#### YOUR GOAL:
Repeat the lines that follow, leaving nothing out.

──────────

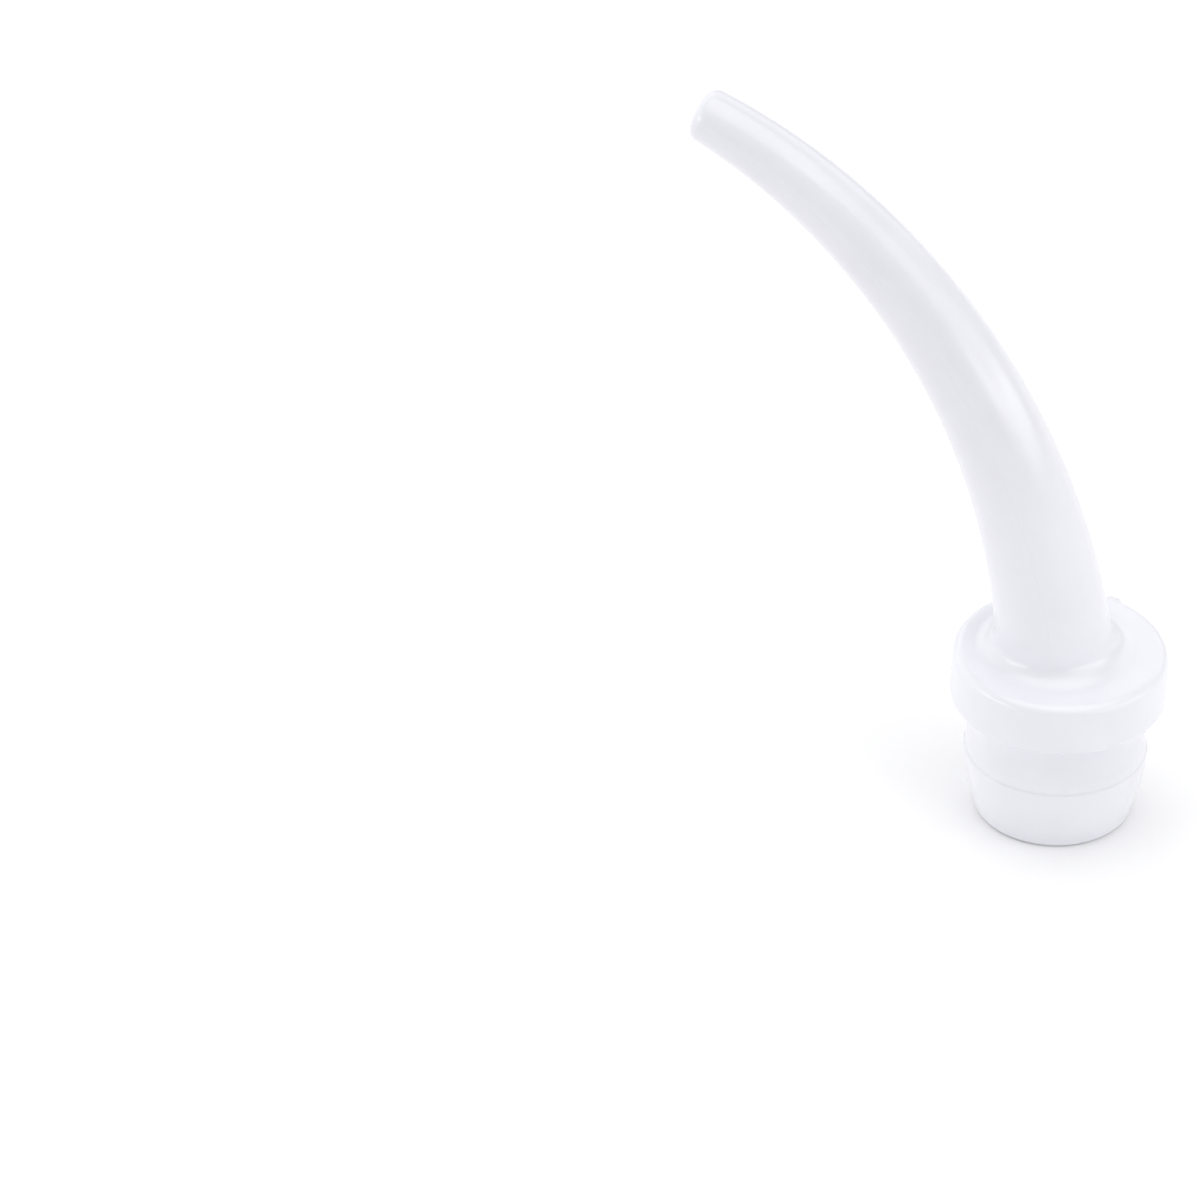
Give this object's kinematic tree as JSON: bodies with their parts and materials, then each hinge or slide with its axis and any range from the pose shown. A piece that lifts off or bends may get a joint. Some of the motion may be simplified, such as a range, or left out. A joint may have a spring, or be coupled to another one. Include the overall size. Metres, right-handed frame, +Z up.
{
  "type": "curved dental ejector tip",
  "caption": "Curved, tapering hollow plastic tip with a round collar and a push-in plug, for a dental ejector or syringe.",
  "frame": {"origin": "centre of the plug's end, in the plane of its end face, at the socket's mouth", "axes": "+Z up the plug's axis towards the spout, -X towards the side the spout bends to"},
  "size_m": [0.0192, 0.0083, 0.0273],
  "materials": {
    "natural_polypropylene": "frosted, translucent, satin, as moulded"
  },
  "bodies": {
    "root": {"plug": "natural_polypropylene", "collar": "natural_polypropylene", "spout": "natural_polypropylene"}
  },
  "joints": []
}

──────────

#### RESULT OF THE TASK:
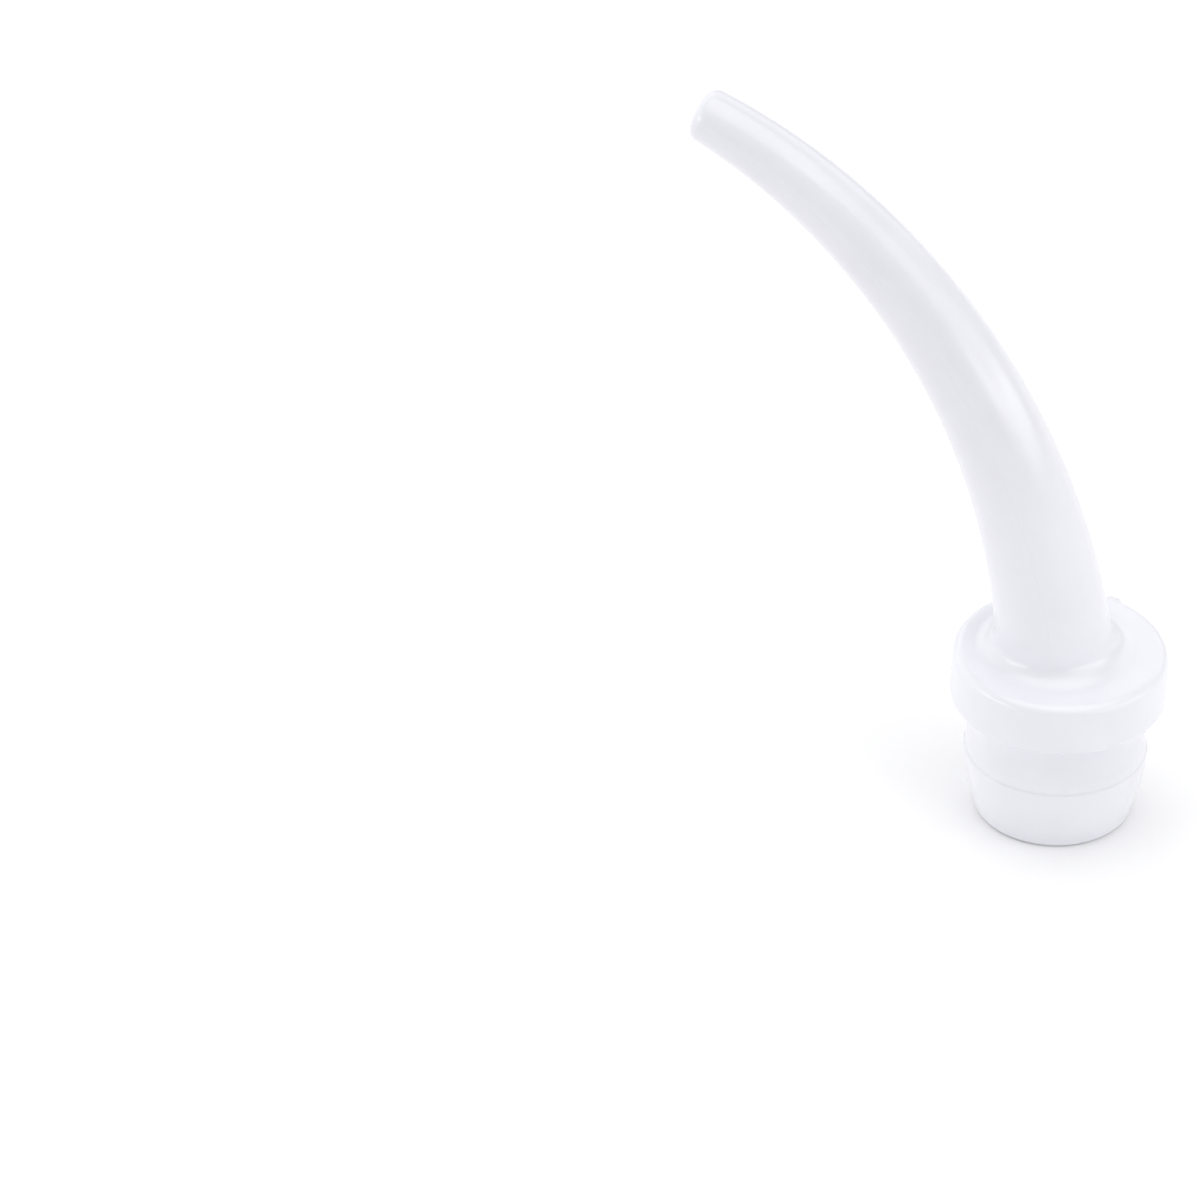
Give this object's kinematic tree as JSON: bodies with their parts and materials, then each hinge or slide with its axis and any range from the pose shown. A piece that lifts off or bends may get a joint. Some of the motion may be simplified, such as a range, or left out. A joint may have a spring, or be coupled to another one. Include the overall size. Metres, right-handed frame, +Z up.
{
  "type": "curved dental ejector tip",
  "caption": "Curved, tapering hollow plastic tip with a round collar and a push-in plug, for a dental ejector or syringe.",
  "frame": {"origin": "centre of the plug's end, in the plane of its end face, at the socket's mouth", "axes": "+Z up the plug's axis towards the spout, -X towards the side the spout bends to"},
  "size_m": [0.0192, 0.0083, 0.0273],
  "materials": {
    "natural_polypropylene": "frosted, translucent, satin, as moulded"
  },
  "bodies": {
    "root": {"plug": "natural_polypropylene", "collar": "natural_polypropylene", "spout": "natural_polypropylene"}
  },
  "joints": []
}